Existing national sales personnel sold products into the purchasing departments of a variety of customers - such as major grocery stores, wholesalers, major pub groups and off-licence chains - while the distribution of products to the point of sale was always done by someone else. The new sales force would be targeting the customers of customers (at the point of sale to the consumer), for example in supermarkets and individual pubs. The project's objective was to equip a newly recruited team of sales reps with the means of planning and recording calls, implementing promotions and feeding back results to management.

"A brainstorming session analysed the role of the newly created business development executive, or BDE, and having established the functions required of the role, there followed a rapid assessment of the available communications technologies," said David Geliher, IT manager at Charles Wells.

The Motion M1400 Tablet PC, using an Orange 3G connection supplemented by fixed broadband connection at each sales person's home, was selected for its size/weight ratio, adaptability and security/sign-on functions. Users were able to access a bespoke Domino-based CRM system which contained customer details. The Domino database technology enabled replication to the BDE's tablet PC so he or she could operate independently with the most up-to-date customer information available.

Software was developed to: plan and record the BDE's activity during the customer visit; enable the sales force to obtain real-time support from marketing, technical services or other departments at the brewery; obtain competitor information and retail pricing data; record new business opportunities and automatically update the BDE's diary with agreed future actions. Additional support systems were designed to help the sales force build and maintain good customer relationships.

"The new team has made over 5,000 customer calls to date and supported numerous events and promotion nights," said Geliher. "The project was successful because of close collaboration between the developers, network support, sales management and users, all of whom worked to a very tight schedule to achieve their objective. The project is having the desired effect and producing results, with hundreds of new listings for Bombardier, Corona, Red Stripe and Kirin Ichiban since it went live."

Sales and services

But is this kind of success commonplace? According to Gartner, by 2008, 75% of the sales and services workforce worldwide will be mobile. Organisations have recognised what mobile technologies can do for their business, and the BCS has introduced an award dedicated to mobile computing (the President's Award for Mobile Computing) to its 2005 IT Professional Awards in recognition of this. Rightly, Charles Wells is one of the medallists competing for this award. "The challenge for the IT director is in the huge range of devices and applications," said Axby.

The number of devices in an organisation is growing at an exponential rate and one of the toughest challenges IT directors face is security - enterprises are concerned about wireless security, and rightly so. Workers treat mobile devices, such as PDAs or notebooks, carelessly and see them as a commodity without giving enough consideration to the importance of the data stored on them. It is important for IT directors to keep a track of who has what devices and, more importantly, ensure authorisation and access protocols are in place to protect corporate assets should a device be lost or stolen. Security must be top of the agenda when developing a mobile computing strategy.
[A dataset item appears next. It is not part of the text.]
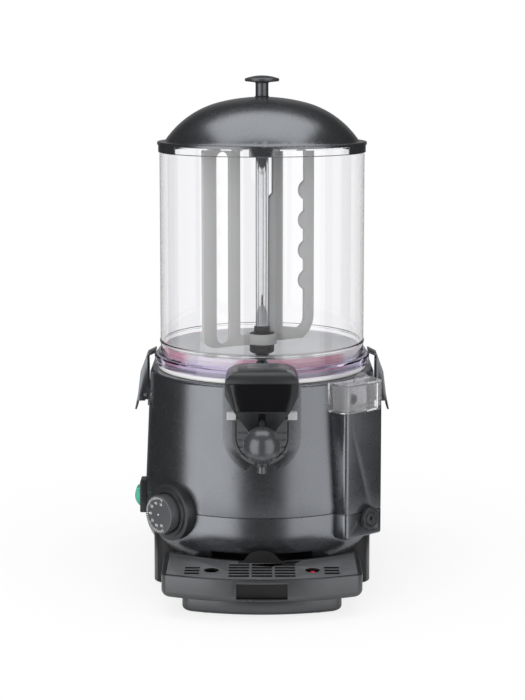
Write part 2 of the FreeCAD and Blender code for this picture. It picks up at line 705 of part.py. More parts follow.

But device loss is only part of the puzzle. Gartner estimates that one in five companies has a wireless Lan (Wlan) that the CIO doesn't even know about. Why is this an issue? If a company has deployed Wlans, private rogues may cause interference, open a new security hole, and degrade the sanctioned Wlan's performance or compromise data. Having a strategy in place is critical when it comes to network design and data management because as the number of mobile workers increases, it is becoming harder for IT departments to maintain a helicopter view of their networks.

Network design is therefore critical, but so is the need to develop clearly defined guidelines for usage, training and infrastructure. It is essential that companies implement mobile policies and procedures and enforce them consistently. IT departments must understand how and where devices are being used and what information is being stored within the organisation. Businesses should, for example, audit mobile devices to ensure they comply with corporate legislation and that no illegal software is downloaded on them. This not only ensures correct usage, but will increase productivity.

Clear policies

"Organisations need to set out clear policies that detail how mobile networks should be used: which employees get access to what data, how and where they can access the network (security mechanisms, approved wireless devices), and prioritisation of bandwidth/applications," said Richard Webb, directing analyst at Infonetics Research. "Our research shows that only 42% of organisations with Wlans have such policies, but without one, they are arguably not getting as much from that network as they could."

There is little doubt mobile computing has transformed the business community. However, its rapid advancement requires a professional approach to ensure its cost-effectiveness and strategic relevance in the broader IT environment.

It can increase productivity in certain situations, but the cost and management implications of, for example, additional security and administration, must be considered throughout the deployment process.


Talent rewarded

The BCS IT Professional Awards celebrate excellence, professionalism and innovation among UK IT companies. They recognise the contribution of businesses and the individuals within them to the UK's economic prosperity, business efficiency and public services. The awards are divided into the categories: Business Achievement, Technology, Individual Excellence and Women in IT.

Introduced this year, the Mobile Computing Award recognises the implementation of mobile systems that allow for greater business efficiency and other benefits.

The judging process is undertaken by panels of respected senior IT professionals. Winners will be announced at a black-tie dinner to be held at London's Hilton Park Lane at 6.30pm on Thursday 29 September.